A performance improvement gained by allocating more threads than cores suggests that the CPU is not the bottleneck. If I/O access such as disk, memory or even network access are involved your results make perfect sense.
You are probably benefitting from Simultaneous Multithreading (SMT). Your operating system schedules more threads than cores available, and will swap in and out the threads that are not stalled waiting for resources (such as a memory load). This can very effectively hide the latencies of your memory system from your program and is the technique used to great effect for massive parallelization in CUDA for general purpose GPU programming.
If you are seeing a performance increase with the jump to 256 threads, then what you are probably dealing with is a resource bottleneck. At some point, your code is waiting for some slow device (a hard disk or a network connection, for example) in order to continue. With multiple threads, waiting on this slow device isn't a problem because instead of sitting idle and twiddling its electronic thumbs, the CPU can process another thread while the first thread is waiting on the slow device. The more parallel threads that are running, the more work the CPU can do while it is waiting on something else.

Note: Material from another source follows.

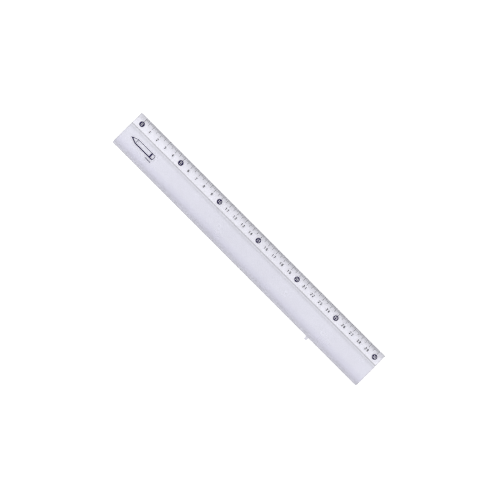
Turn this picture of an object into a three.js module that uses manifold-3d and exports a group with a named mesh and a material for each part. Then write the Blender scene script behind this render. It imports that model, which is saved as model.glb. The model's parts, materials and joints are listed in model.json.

If you are seeing performance improve all the way up to 256 threads, I am tempted to say that you have a major performance bottleneck somewhere and it's not the CPU. To test this, try to see if you can measure the idle time of individual threads. I suspect that you will see your threads are stuck in a "blocked" or "waiting" state for a longer portion of their lifetime than they spend in the "running" or "active" state. Some debuggers or function profiling tools will let you do this, and I think there are also Linux tools to do this on the command line.